Değinmek istediğim bir başka konuda grafikler olacak. Gerçekten çok lezzetli olmuş grafikler, yeni nesle yakışıyor. Bazı optimizasyon sorunları var ama bu oyunun bir an önce GOLD hale getirmek istemesinden kaynaklanıyor Capcom’un bence. Doğal olarak bir an önce arz-ı endam etmek istediler. Kimse onları suçlayamaz ama bence, zira adamlar ev ödevlerini iyi çalışmışlar. RE:7’nin grafiklerinin önemli bir bölümünü blur’lar ve flare’ler oluşturuyor. Ortam zaten çok karanlık, oyunun kendi istediği brightness(laf çakmayın ama Türkçesini bulamadım) ayarı bile oyunu akşam vakti sıfır ekran parlaması ile oynuyorsanız dahi karanlık. Bu da sanırım yukarıda saydığım efektlere yer açmak ve atmosferi güçlendirmek için. Kaplamalar gerçekten başarılı.

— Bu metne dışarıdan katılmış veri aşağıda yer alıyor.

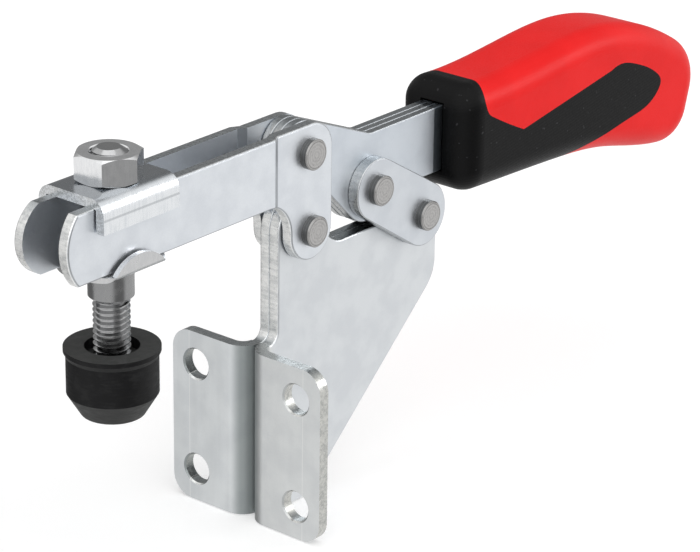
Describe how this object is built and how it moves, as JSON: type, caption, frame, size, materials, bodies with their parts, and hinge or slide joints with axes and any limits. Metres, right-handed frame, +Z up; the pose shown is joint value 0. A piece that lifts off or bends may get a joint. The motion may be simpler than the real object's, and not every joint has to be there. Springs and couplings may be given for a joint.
{
  "type": "horizontal toggle clamp",
  "caption": "Horizontal toggle clamp with an upright bolt-on foot, an open arm with an adjustable rubber-capped spindle, and a soft-grip handle.",
  "frame": {"origin": "centre of the four mounting holes, in the plane of the foot's front face", "axes": "+X out of the foot's back towards the handle, +Y to the clamp's left, +Z up, closed position"},
  "size_m": [0.221, 0.043, 0.0991],
  "materials": {
    "zinc_plate": "satin zinc-plated steel sheet",
    "rivet_steel": "turned steel, plated",
    "hardened_steel": "hardened and ground",
    "bright_steel": "bright plated or stainless steel",
    "black_rubber": "matte moulded rubber",
    "red_grip": "smooth moulded plastic",
    "black_grip": "soft moulded overmould"
  },
  "bodies": {
    "frame": {"frame_plate_right": "zinc_plate", "frame_plate_left": "zinc_plate", "frame_bush_front": "hardened_steel", "frame_bush_rear": "hardened_steel"},
    "arm": {"arm_plate_right": "zinc_plate", "arm_plate_left": "zinc_plate", "arm_frame_rivet": "rivet_steel", "arm_handle_rivet": "rivet_steel"},
    "handle": {"handle_plate_right": "zinc_plate", "handle_plate_middle": "zinc_plate", "handle_plate_left": "zinc_plate", "handle_bush_front": "hardened_steel", "handle_bush_rear": "hardened_steel", "grip_core": "red_grip", "grip_overmould": "black_grip"},
    "links": {"link_plate_right": "zinc_plate", "link_plate_left": "zinc_plate", "link_frame_rivet": "rivet_steel", "link_handle_rivet": "rivet_steel"},
    "carriage": {"upper_saddle": "bright_steel", "lower_saddle": "bright_steel", "threaded_sleeve": "bright_steel"},
    "cap": {"rubber_cap": "black_rubber"},
    "rod": {"spindle": "bright_steel"},
    "nut": {"lock_nut": "bright_steel"}
  },
  "joints": [
    {"name": "arm_pivot", "type": "hinge", "parent": "frame", "child": "arm", "pos_m": [0.01555, 0, 0.0454], "axis": [0, 1, 0], "range_deg": [0, 90]},
    {"name": "handle_pivot", "type": "hinge", "parent": "arm", "child": "handle", "pos_m": [0.0148, 0, 0.0634], "axis": [0, 1, 0], "range_deg": [-147.25, 0]},
    {"name": "link_pivot", "type": "hinge", "parent": "frame", "child": "links", "pos_m": [0.05515, 0, 0.0378], "axis": [0, 1, 0], "range_deg": [0, 67.54]},
    {"name": "saddle_slide", "type": "slide", "parent": "arm", "child": "carriage", "axis": [1, 0, 0], "range_m": [-0.008, 0.024]},
    {"name": "spindle_feed", "type": "slide", "parent": "carriage", "child": "cap", "axis": [0, 0, 1], "range_m": [-0.006, 0.005]},
    {"name": "spindle_spin", "type": "hinge", "parent": "cap", "child": "rod", "pos_m": [-0.04145, 0, 0], "axis": [0, 0, 1], "range_deg": [-1733, 1445]},
    {"name": "nut_turn", "type": "hinge", "parent": "carriage", "child": "nut", "pos_m": [-0.04145, 0, 0], "axis": [0, 0, 1], "range_deg": [0, 60]}
  ],
  "couplings": [
    {"joint": "handle_pivot", "follows": "arm_pivot", "ratio": -1.635},
    {"joint": "link_pivot", "follows": "arm_pivot", "ratio": 0.74934},
    {"joint": "spindle_spin", "follows": "spindle_feed", "rad_per_m": 5026.5}
  ]
}
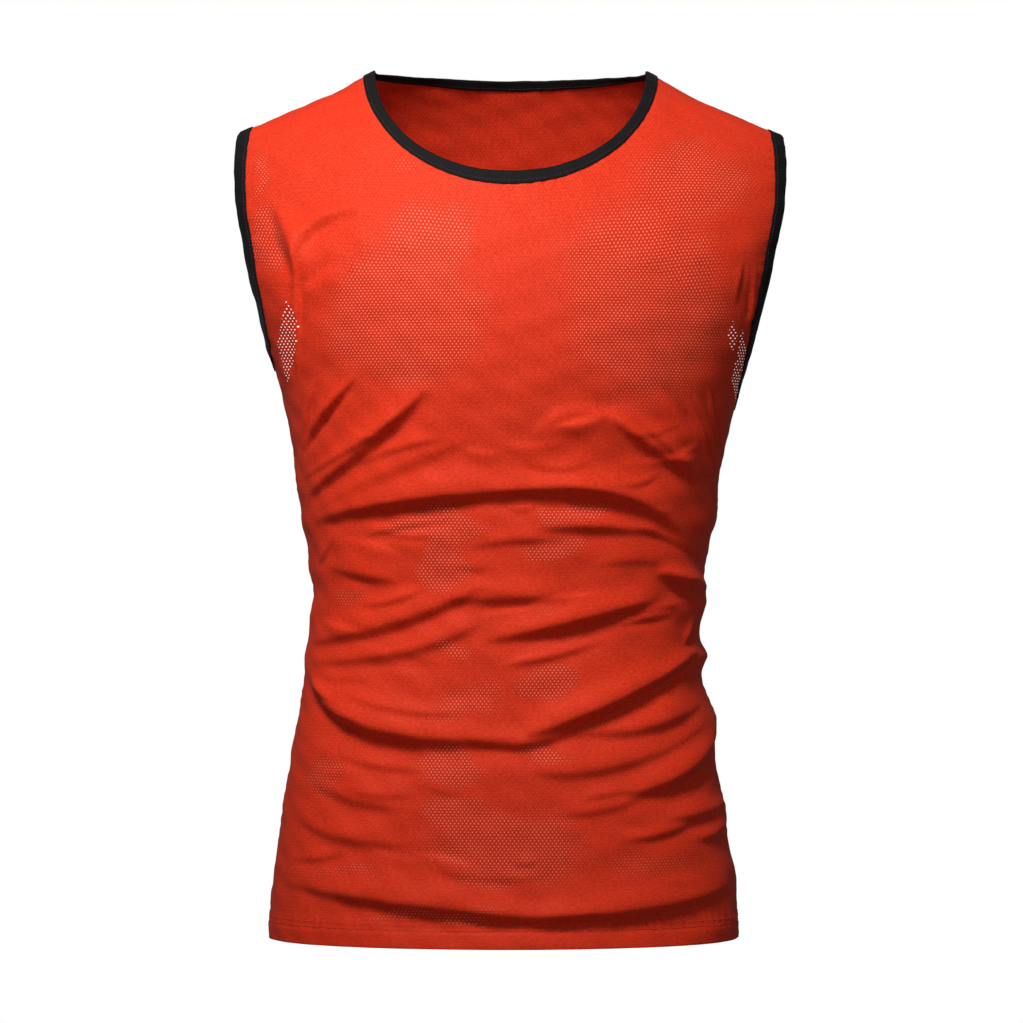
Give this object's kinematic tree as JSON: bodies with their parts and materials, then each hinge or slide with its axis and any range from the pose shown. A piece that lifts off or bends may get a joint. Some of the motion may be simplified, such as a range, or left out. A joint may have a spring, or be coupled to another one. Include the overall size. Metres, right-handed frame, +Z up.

Bakın bunu abartmıyorum, tamam belki bir BF kaplaması değil ama kendi türüne göre gayet yerinde ve oynarken rahatsız etmiyor. Hatta çoğu zaman “ne kadar güzel grafikler lan” derken buldum kendimi. Sistem gereksinimide öyle şişkin değil hani, ben i7 skylake 6.nesil 8gb ram ve gt950″ donanımına sahip monster’ım da 1080’de FPS kaybı olmadan oynadım oyunu full özelliklerde. Dediğim gibi hatalı gereksinimleri kapatarak ama zaten bunların çözümü nette mevcut.

Ne Kaldı Geriye?

Resident Evil bu sene açık ara en iyi yapımlardan bir tanesi, 2017’nin ilk incisi hatta. Köküne dönüşü, senaryo derinliği, grafikleri, olay örgüsü, yaşattığı ilk oyun hissiyatı derken çok sağlam çaldı kapımızı Capcom. İşte biraz da cüzdanlarımızı yakmasaydı iyidi ama o kadar kusur kadı kızında da olur bence. Hiç mi kötü yanı yok peki? Vallahi bence yok, bilemiyorum benim bir RE hayranı olmamdan mı kaynaklanıyor nedir ama bence öyle can sıkan bir tarafı yok oyunun. Alın oynayın bence, paranıza yazık değil.